O texto aparece em duas colunas, ocupando toda a terceira página do álbum. Este ainda traga, em uma coluna, uma tradução inglesa na 4ª página e uma tradução francesa na 6ª página.

CAPOEIRA é luta de bailarinos. É dança de gladiadores. É duelo de camaradas. É jôgo, é bailado, é disputa — simbiose perfeita de fôrça e ritmo, poesia e agilidade. Unica em que os movimentos são comandados pela música e pelo canto. A submissão da fôrça ao ritmo. Da violência à melodia. A sublimação dos antagonismos.

Na Capoeira, os contendores não são adversários, são “camaradas”. Não lutam, fingem lutar. Procuram — genialmente — dar a visão artística de um combate. Acima do espírito de competição, há neles um sentido de beleza. O capoeira é um artista e um atleta, um jogador e um poeta.

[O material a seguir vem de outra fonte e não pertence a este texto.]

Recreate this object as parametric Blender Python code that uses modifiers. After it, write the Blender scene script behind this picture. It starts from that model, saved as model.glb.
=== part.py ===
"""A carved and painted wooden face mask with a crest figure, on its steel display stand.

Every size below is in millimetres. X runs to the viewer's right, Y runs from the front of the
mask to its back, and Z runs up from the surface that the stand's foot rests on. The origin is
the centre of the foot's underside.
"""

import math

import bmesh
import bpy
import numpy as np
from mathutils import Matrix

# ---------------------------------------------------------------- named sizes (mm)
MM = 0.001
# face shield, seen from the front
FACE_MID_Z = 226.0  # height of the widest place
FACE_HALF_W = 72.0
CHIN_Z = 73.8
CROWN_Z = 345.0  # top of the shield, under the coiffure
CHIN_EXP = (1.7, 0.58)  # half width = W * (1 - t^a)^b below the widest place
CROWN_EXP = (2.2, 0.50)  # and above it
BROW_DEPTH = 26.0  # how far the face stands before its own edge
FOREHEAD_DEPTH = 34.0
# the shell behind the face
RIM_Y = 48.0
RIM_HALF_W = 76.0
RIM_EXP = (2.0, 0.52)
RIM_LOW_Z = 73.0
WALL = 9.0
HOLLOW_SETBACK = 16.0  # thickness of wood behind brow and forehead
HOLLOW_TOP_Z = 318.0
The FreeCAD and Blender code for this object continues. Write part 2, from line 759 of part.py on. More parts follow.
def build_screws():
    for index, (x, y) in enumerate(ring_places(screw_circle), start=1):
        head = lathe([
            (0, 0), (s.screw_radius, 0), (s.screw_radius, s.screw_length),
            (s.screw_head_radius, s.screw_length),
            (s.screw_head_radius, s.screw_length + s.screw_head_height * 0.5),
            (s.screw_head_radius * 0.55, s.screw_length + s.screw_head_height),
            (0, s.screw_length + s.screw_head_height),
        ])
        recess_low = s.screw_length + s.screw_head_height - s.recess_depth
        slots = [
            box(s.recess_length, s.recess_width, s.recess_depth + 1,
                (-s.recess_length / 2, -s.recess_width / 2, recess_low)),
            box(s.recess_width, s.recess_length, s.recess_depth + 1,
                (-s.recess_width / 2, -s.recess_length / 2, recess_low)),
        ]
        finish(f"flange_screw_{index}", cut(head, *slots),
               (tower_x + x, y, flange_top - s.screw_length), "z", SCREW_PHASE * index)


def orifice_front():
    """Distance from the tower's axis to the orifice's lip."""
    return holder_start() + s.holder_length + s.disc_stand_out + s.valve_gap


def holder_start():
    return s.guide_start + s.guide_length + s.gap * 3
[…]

É preciso entretanto distinguir a verdadeira Capoeira, tal como ainda hoje é praticada na Bahia, daquela que notabilizou malandros e desordeiros, em medos do século passado, no Rio e no Recife. Aqui [no Rio, N.d.E], a Capoeira era realmente uma luta de rua, que incluia a faca e a navalha, além dos golpes caraterísticos. Levava o pânico às festas populares e provocava a justa intervenção da Polícia. Na Bahia mesmo, por aquela época, os capoeiras andavam preocupando as autoridades da província pelas desordens que provocavam. Para ver-se livres dêles, o Governo mandou-os lutar no Paraguai. E pela primeira vez a rasteira, o aú, a meia-lua e o rabo de arraia foram usados como armas de guerra. Com successo, a julgar pela História…

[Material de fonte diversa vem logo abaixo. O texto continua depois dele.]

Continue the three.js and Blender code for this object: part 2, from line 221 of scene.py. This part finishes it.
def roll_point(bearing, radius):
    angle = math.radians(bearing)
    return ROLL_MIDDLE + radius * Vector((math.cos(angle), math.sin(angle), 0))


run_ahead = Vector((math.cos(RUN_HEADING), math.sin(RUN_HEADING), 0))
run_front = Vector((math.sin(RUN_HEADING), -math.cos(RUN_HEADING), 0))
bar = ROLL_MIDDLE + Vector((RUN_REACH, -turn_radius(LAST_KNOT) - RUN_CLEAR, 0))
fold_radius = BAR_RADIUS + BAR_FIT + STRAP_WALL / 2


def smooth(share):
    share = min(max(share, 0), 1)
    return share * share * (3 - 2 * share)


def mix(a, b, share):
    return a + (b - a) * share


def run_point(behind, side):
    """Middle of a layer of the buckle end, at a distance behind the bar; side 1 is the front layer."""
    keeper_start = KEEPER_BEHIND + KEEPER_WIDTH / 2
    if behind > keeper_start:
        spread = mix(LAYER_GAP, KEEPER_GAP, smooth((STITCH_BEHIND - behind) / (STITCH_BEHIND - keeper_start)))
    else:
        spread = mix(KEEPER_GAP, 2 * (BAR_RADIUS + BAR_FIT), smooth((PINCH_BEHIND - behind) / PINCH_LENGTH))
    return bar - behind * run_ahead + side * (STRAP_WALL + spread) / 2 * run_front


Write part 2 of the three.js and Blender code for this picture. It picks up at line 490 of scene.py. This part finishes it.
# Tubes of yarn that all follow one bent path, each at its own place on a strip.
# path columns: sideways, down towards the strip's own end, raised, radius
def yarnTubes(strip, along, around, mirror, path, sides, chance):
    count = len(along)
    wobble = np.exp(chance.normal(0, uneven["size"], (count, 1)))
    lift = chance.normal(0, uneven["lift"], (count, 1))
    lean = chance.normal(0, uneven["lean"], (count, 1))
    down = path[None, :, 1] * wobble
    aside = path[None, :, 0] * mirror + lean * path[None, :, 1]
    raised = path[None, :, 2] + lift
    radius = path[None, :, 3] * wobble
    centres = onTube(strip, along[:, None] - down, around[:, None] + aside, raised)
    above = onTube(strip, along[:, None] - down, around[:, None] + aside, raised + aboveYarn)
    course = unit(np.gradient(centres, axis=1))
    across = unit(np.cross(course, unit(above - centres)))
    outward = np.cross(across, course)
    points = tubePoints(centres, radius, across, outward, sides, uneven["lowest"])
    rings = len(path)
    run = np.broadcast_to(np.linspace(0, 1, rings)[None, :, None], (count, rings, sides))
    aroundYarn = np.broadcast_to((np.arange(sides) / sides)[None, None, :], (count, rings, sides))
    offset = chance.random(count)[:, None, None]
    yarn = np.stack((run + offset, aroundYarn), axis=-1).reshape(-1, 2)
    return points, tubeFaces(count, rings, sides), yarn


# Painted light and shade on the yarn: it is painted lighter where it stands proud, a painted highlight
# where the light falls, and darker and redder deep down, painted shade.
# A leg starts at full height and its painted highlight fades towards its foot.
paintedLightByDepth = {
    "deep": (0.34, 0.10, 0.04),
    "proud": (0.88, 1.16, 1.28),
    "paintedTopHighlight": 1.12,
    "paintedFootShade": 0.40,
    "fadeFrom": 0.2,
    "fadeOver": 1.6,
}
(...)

Mas a Capoeira é apenas uma vadiação — assim a chamam os jogadores da Bahia, que ainda hoje a praticam nas festas no Bonfim e da Conceição da Praia, onde os mestres se exibem, continuando a glória de Mangangá e de Samuel Querido de Deus, capoeiras lendários.

TEM NOVE MODALIDADES A ARTE DA CAPOEIRA, que se distinguem pela música e pela maneira de jogar. São elas:
CAPOEIRA DE ANGOLA
ANGOLINHA
SÃO BENTO GRANDE
SÃO BENTO PEQUENO
JOGO DE DENTRO
JOGO DE FORA
SANTA MARIA
CONCEIÇÃO DA PRAIA
ASSALVA SINHÔ DO BONFIM
A mais praticada — e também a mais rica em temas e coreografia — é a primeira. Ha também a “capoeira regional” ou “luta regional baiana”, de mestre Bimba, com exertos de jiu-jitsu, box e catch, justamente repudiada pelos puristas da arte.

NA CAPOEIRA DE ANGOLA, UM RITUAL PRECEDE A LUTA: dispostos em semicírculo, os “camarados” iniciam o canto, ao som dos berimbaus, pandeiros e chocalhos. Agachados diante dos músicos, os dois jogadores, imóveis, em respeitoso silêncio. É o preceito. Os capoeiras se concentram e, segundo a crença popular, esperam o santo. Os versos do preceito variam, mas os últimos são sempre os mesmos:

Eh, vorta do mundo
camarado!

É o sinal. Girando o corpo sôbre as mãos, os capoeiras percorrem a roda e dão início à luta-dança, cuja coreografia é ditada pelo andamento da música. Esta jamais é interrompida, sucedendo-se os temas, de ritmo variável, tirados pelo mestre e repetidos pelo côro. As primeiras melodias são, geralmente, dolentes — e a luta começa em câmara-lenta, com golpes largos, onde os capoeiras evidenciam o perfeito controle dos músculos. Logo muda o toque do berimbau e o ritmo se acelera — os jogadores mudam o jogo e as pernas começam a cortar o ar com agilidade incrível. A assistência estimula os contendores:

— Quero ver um “rabo de arraia”, Mestre Coca!
— Seu menino, que “aú”!
— Vamo lá, meu camarado, deixa de “mas-mas” e toca uma “chibata” nele!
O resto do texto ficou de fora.